Ansonsten würde die diesbezügliche weltanschauliche Neutralität des demokratischen Verfassungsstaates negiert. Demnach bewegt sich die AfD selbst mit ihren Positionen zu ihr im Widerspruch. Dies machen auch die Ausführungen zu Minarett und Muezzinruf deutlich. Wie eine Glaubensgemeinschaft seine Gebäude gestaltet und sie ihre Gläubigen anruft, bleibt ihr im Rahmen der Religionsfreiheit selbst überlassen. Gleichwohl kann diese eine Einschränkung erfahren, sofern sie mit anderen Rechten in einem Spannungsverhältnis steht. Mit der erwähnten AfD-Auffassung erfolgt denn auch ein verfassungswidriger Eingriff in das Grundrecht auf Religionsfreiheit, das seine Grenzen nur in allgemeinen Gesetzen findet: Das Baurecht gilt dabei für Kirchtürme wie Minarette, das Emissionsschutzgesetz für Kirchtürme wie Muezzinrufe. Erkennbar soll durch die AfD die Ausübung der Religionsfreiheit unterschiedliche Stellenwerte einnehmen. Diskriminierungen von Muslimen wie Exklusivrechte für Christen verstoßen aber gegen die rechtsstaatliche Wertordnung.

In der Bilanz machen die vorstehenden Erörterungen deutlich: Die im AfD-Programm enthaltenen Grundpositionen zum Islam und den Muslimen sind nicht wirklich durchdacht. Auch immanent, also unter der Annahme einer AfD-Perspektive, sind sie nicht klar und widerspruchsfrei. Darüber hinaus werden die Bezugspunkte und Ebenen kontinuierlich durcheinander geworfen: Mal soll es ganz allgemein um den Islam gehen, mal um einen besonderen Islam; mal geht es um die Glaubensebene, mal geht es um die Rechtsebene; mal geht es um Beschreibungen von Gegebenheiten, mal geht es um die Betonung von Normen; mal geht es um die Mehrheit der Muslime, mal geht es um eine Minderheit unter den Muslimen.

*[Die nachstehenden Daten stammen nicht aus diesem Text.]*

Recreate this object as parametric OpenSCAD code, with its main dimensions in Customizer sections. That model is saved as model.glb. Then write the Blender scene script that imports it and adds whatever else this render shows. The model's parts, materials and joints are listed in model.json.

In einer bestimmten Frage gibt es indessen durchaus Klarheit: Man will offenkundig Muslimen, weil sie Muslime sind, besondere Rechte zur Religionsausübung absprechen. Damit erfolgt bei der AfD konsequenterweise ein Übergang zur Verfassungswidrigkeit mit einem letztendlichen Widerspruch zu unserer Werteordnung.